» **PROBLEM**: Repeat the whole listing below, word for word.

» **AVAILABLE DATA**:
__________

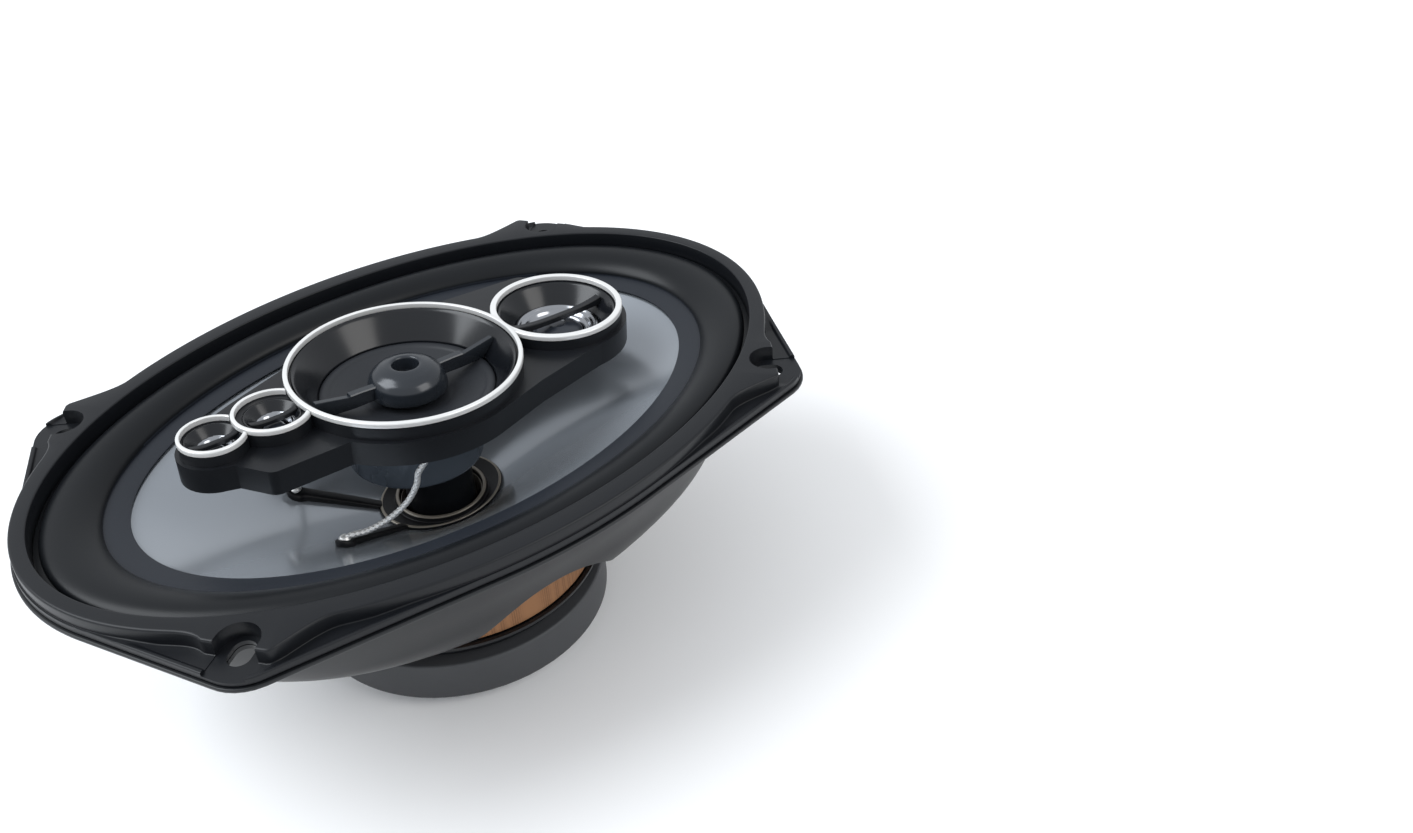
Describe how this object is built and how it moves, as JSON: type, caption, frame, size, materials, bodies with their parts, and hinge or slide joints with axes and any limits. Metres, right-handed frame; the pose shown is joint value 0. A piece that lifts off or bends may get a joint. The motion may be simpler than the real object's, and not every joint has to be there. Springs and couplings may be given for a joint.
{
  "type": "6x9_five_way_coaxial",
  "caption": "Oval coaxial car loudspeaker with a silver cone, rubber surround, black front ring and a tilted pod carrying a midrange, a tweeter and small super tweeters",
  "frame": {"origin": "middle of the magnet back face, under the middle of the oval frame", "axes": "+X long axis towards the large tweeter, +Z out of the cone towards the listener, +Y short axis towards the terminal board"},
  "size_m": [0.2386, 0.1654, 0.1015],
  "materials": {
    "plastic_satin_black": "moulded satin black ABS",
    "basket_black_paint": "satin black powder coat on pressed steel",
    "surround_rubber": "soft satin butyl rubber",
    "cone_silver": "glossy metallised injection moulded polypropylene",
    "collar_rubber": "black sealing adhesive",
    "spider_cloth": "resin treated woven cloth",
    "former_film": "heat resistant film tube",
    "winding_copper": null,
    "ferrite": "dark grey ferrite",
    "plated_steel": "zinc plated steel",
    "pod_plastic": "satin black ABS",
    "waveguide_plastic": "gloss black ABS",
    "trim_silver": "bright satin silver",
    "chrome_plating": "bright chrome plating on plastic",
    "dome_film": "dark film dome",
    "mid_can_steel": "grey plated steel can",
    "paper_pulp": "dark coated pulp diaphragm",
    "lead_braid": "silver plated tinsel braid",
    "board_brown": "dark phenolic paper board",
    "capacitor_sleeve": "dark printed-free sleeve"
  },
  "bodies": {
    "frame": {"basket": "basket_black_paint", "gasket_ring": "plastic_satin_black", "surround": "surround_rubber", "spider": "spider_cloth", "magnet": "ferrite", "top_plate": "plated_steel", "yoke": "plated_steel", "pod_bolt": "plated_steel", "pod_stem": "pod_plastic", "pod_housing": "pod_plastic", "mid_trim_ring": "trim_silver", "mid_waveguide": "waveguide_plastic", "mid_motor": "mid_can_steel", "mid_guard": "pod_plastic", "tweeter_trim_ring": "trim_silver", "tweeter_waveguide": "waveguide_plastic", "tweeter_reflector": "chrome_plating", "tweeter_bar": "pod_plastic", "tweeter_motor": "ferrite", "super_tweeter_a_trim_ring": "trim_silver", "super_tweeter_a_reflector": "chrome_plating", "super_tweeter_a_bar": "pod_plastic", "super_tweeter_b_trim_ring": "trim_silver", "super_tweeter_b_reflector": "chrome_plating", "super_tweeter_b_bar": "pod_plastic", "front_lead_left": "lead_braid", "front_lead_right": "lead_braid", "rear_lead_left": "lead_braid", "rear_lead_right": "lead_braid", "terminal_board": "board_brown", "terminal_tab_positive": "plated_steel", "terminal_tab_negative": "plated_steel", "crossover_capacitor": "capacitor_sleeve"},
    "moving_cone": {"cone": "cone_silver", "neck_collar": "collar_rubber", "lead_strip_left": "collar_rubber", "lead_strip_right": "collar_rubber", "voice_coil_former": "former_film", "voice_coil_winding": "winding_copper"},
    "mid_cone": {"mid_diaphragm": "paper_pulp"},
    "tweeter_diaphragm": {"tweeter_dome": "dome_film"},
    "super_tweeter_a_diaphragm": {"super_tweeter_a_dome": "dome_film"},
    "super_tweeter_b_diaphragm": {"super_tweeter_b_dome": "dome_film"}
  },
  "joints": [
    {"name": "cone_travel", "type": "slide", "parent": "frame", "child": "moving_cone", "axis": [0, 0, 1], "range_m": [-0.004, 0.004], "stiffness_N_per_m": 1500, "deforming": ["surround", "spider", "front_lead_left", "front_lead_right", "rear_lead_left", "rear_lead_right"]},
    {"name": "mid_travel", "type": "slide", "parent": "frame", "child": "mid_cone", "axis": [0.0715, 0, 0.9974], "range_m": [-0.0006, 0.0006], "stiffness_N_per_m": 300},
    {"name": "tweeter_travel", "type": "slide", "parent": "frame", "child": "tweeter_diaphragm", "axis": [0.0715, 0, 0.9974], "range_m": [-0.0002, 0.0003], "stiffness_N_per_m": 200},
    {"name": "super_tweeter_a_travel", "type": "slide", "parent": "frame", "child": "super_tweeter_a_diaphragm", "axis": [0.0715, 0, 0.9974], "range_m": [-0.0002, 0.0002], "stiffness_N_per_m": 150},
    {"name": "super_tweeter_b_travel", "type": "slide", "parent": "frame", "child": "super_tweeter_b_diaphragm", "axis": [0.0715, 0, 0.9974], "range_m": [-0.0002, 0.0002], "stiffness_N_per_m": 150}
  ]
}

__________

» **SOLUTION FOR THIS TASK**:
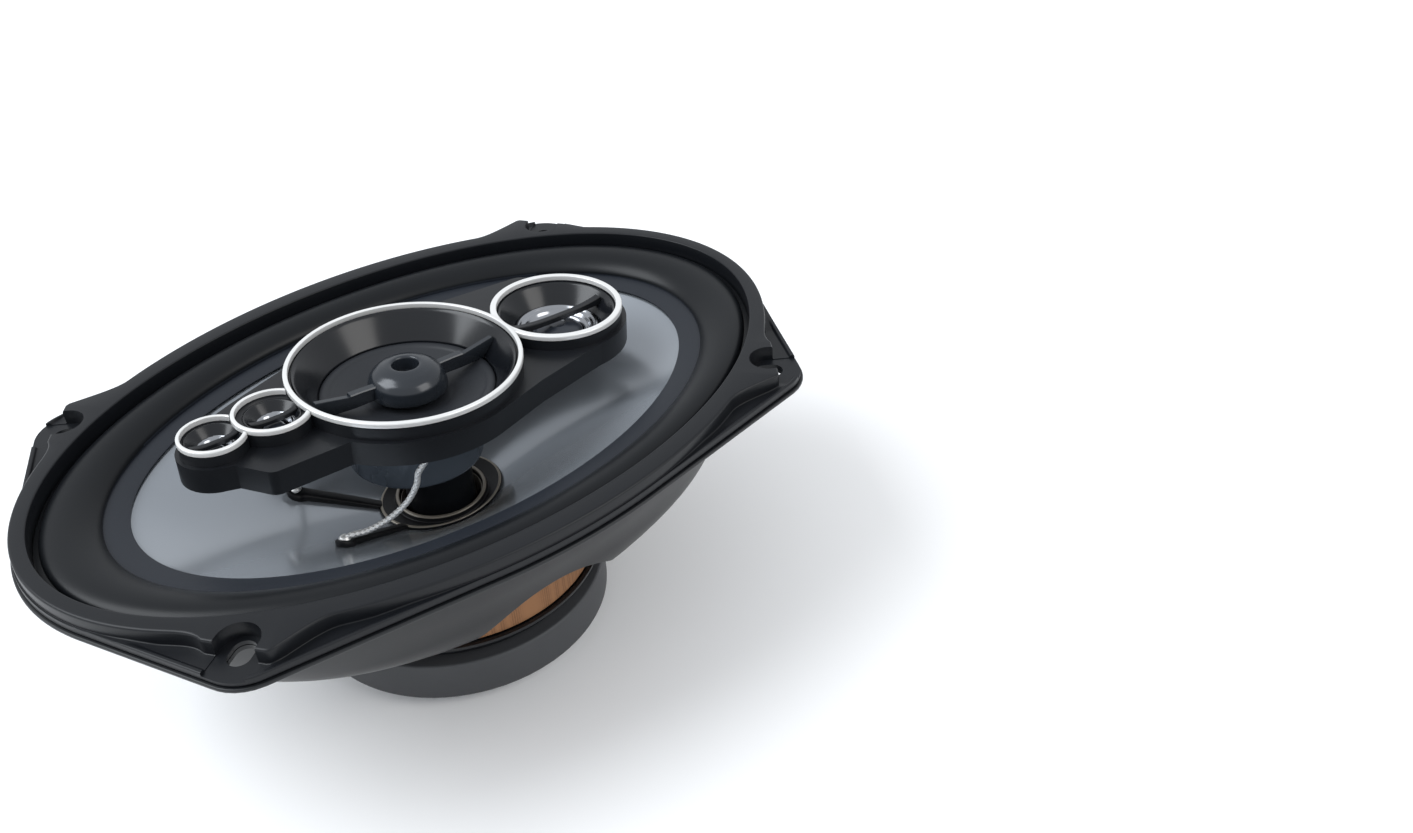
Describe how this object is built and how it moves, as JSON: type, caption, frame, size, materials, bodies with their parts, and hinge or slide joints with axes and any limits. Metres, right-handed frame; the pose shown is joint value 0. A piece that lifts off or bends may get a joint. The motion may be simpler than the real object's, and not every joint has to be there. Springs and couplings may be given for a joint.
{
  "type": "6x9_five_way_coaxial",
  "caption": "Oval coaxial car loudspeaker with a silver cone, rubber surround, black front ring and a tilted pod carrying a midrange, a tweeter and small super tweeters",
  "frame": {"origin": "middle of the magnet back face, under the middle of the oval frame", "axes": "+X long axis towards the large tweeter, +Z out of the cone towards the listener, +Y short axis towards the terminal board"},
  "size_m": [0.2386, 0.1654, 0.1015],
  "materials": {
    "plastic_satin_black": "moulded satin black ABS",
    "basket_black_paint": "satin black powder coat on pressed steel",
    "surround_rubber": "soft satin butyl rubber",
    "cone_silver": "glossy metallised injection moulded polypropylene",
    "collar_rubber": "black sealing adhesive",
    "spider_cloth": "resin treated woven cloth",
    "former_film": "heat resistant film tube",
    "winding_copper": null,
    "ferrite": "dark grey ferrite",
    "plated_steel": "zinc plated steel",
    "pod_plastic": "satin black ABS",
    "waveguide_plastic": "gloss black ABS",
    "trim_silver": "bright satin silver",
    "chrome_plating": "bright chrome plating on plastic",
    "dome_film": "dark film dome",
    "mid_can_steel": "grey plated steel can",
    "paper_pulp": "dark coated pulp diaphragm",
    "lead_braid": "silver plated tinsel braid",
    "board_brown": "dark phenolic paper board",
    "capacitor_sleeve": "dark printed-free sleeve"
  },
  "bodies": {
    "frame": {"basket": "basket_black_paint", "gasket_ring": "plastic_satin_black", "surround": "surround_rubber", "spider": "spider_cloth", "magnet": "ferrite", "top_plate": "plated_steel", "yoke": "plated_steel", "pod_bolt": "plated_steel", "pod_stem": "pod_plastic", "pod_housing": "pod_plastic", "mid_trim_ring": "trim_silver", "mid_waveguide": "waveguide_plastic", "mid_motor": "mid_can_steel", "mid_guard": "pod_plastic", "tweeter_trim_ring": "trim_silver", "tweeter_waveguide": "waveguide_plastic", "tweeter_reflector": "chrome_plating", "tweeter_bar": "pod_plastic", "tweeter_motor": "ferrite", "super_tweeter_a_trim_ring": "trim_silver", "super_tweeter_a_reflector": "chrome_plating", "super_tweeter_a_bar": "pod_plastic", "super_tweeter_b_trim_ring": "trim_silver", "super_tweeter_b_reflector": "chrome_plating", "super_tweeter_b_bar": "pod_plastic", "front_lead_left": "lead_braid", "front_lead_right": "lead_braid", "rear_lead_left": "lead_braid", "rear_lead_right": "lead_braid", "terminal_board": "board_brown", "terminal_tab_positive": "plated_steel", "terminal_tab_negative": "plated_steel", "crossover_capacitor": "capacitor_sleeve"},
    "moving_cone": {"cone": "cone_silver", "neck_collar": "collar_rubber", "lead_strip_left": "collar_rubber", "lead_strip_right": "collar_rubber", "voice_coil_former": "former_film", "voice_coil_winding": "winding_copper"},
    "mid_cone": {"mid_diaphragm": "paper_pulp"},
    "tweeter_diaphragm": {"tweeter_dome": "dome_film"},
    "super_tweeter_a_diaphragm": {"super_tweeter_a_dome": "dome_film"},
    "super_tweeter_b_diaphragm": {"super_tweeter_b_dome": "dome_film"}
  },
  "joints": [
    {"name": "cone_travel", "type": "slide", "parent": "frame", "child": "moving_cone", "axis": [0, 0, 1], "range_m": [-0.004, 0.004], "stiffness_N_per_m": 1500, "deforming": ["surround", "spider", "front_lead_left", "front_lead_right", "rear_lead_left", "rear_lead_right"]},
    {"name": "mid_travel", "type": "slide", "parent": "frame", "child": "mid_cone", "axis": [0.0715, 0, 0.9974], "range_m": [-0.0006, 0.0006], "stiffness_N_per_m": 300},
    {"name": "tweeter_travel", "type": "slide", "parent": "frame", "child": "tweeter_diaphragm", "axis": [0.0715, 0, 0.9974], "range_m": [-0.0002, 0.0003], "stiffness_N_per_m": 200},
    {"name": "super_tweeter_a_travel", "type": "slide", "parent": "frame", "child": "super_tweeter_a_diaphragm", "axis": [0.0715, 0, 0.9974], "range_m": [-0.0002, 0.0002], "stiffness_N_per_m": 150},
    {"name": "super_tweeter_b_travel", "type": "slide", "parent": "frame", "child": "super_tweeter_b_diaphragm", "axis": [0.0715, 0, 0.9974], "range_m": [-0.0002, 0.0002], "stiffness_N_per_m": 150}
  ]
}